Objectives: To develop programs to involve and support parents in the developmental intervention of children with ASD.

Methods: We have developed an online parent-based program called SCoPE (Social Communication Play and Emotional) that provides development appropriate activities for children with developmental delays including ASD. In addition, we have developed EDITT (Educating parents on Direct and Interactive Teaching Techniques), a novel hands-on training program to empower parents with home-based parent-delivered developmental intervention using SCoPE. In the EDITT program, parents (n = 30) received 4 group-training sessions with their child and 4 individual sessions in the first month. They were assessed by the trainer for knowledge acquisition and practical application on a weekly basis. After the first month, parents have the option of enrolling for monthly maintenance sessions of 1 h for 6 months. At the end of 6 months, parents will be assessed for retention of knowledge and practical application. In addition, we also assessed the mental status of parents using modified Beck’s Depression Inventory (BDI) and SF-36 forms before and after the training sessions. Data were analyzed using paired t-test with a significance level of 0.05.

Results: The mental status of parents in the EDITT program showed significant improvement between pre-training and post-training (p = 0.0018). Although there was no significant difference in the knowledge acquisition level between weeks 1 through 4, the parents showed significant improvements in the practical application between weeks 1 and 2 (p = 0.0001) and between week 2 and weeks 3-4 (p = 0.0008). The 6 month-data will be available for analyses in the coming months.

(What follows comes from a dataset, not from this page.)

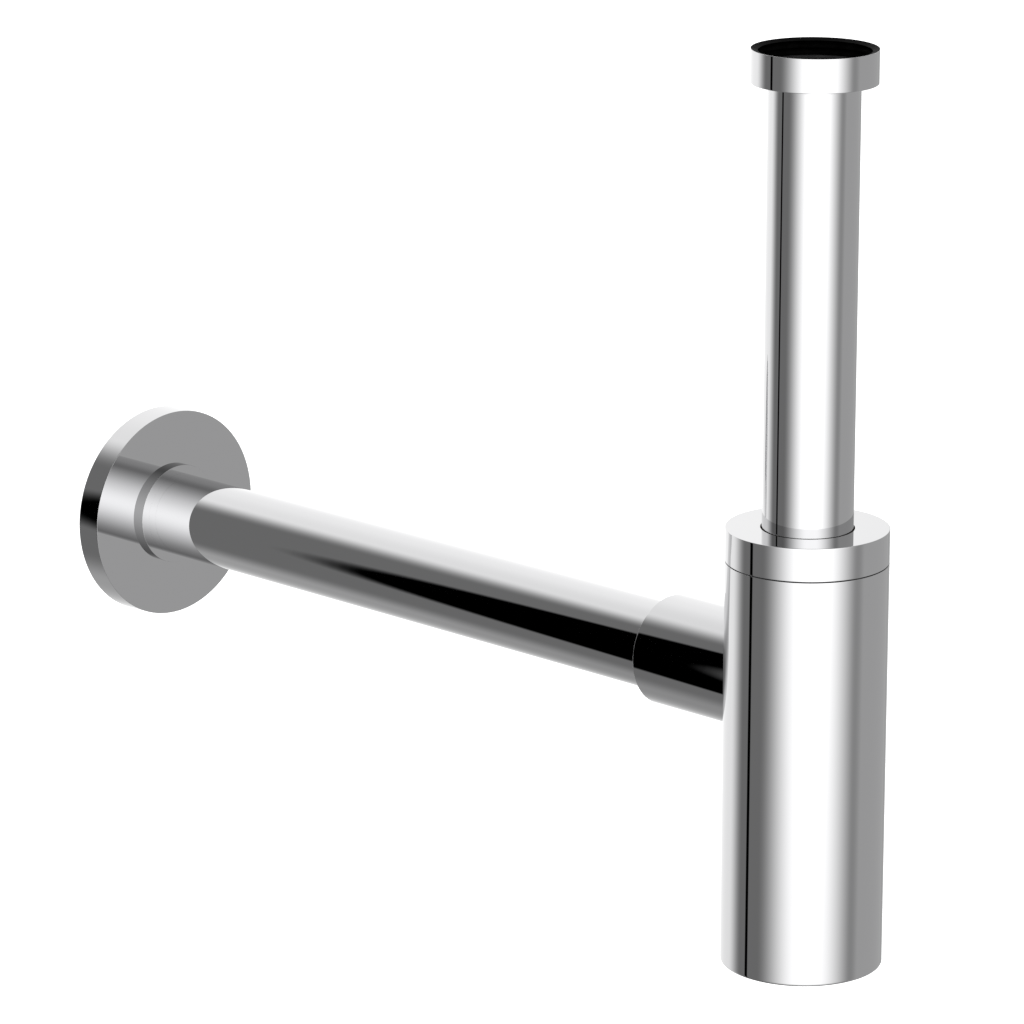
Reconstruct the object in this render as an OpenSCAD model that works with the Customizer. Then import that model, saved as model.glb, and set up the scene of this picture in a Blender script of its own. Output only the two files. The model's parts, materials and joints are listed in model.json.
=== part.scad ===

Conclusions: Based on our pilot data, we can conclude that the EDITT program is helping parents to be more sensitive and responsive to their children with ASD as well as training them to facilitate socio-emotional, functional communicative and play development through theoretical and practical knowledge. We have already seen significant improvements in parents as interventionists who extend their training to their home environment and everyday activities of their children. We also observed a significant improvement in their depression status and quality of life after the training and a sense of empowerment.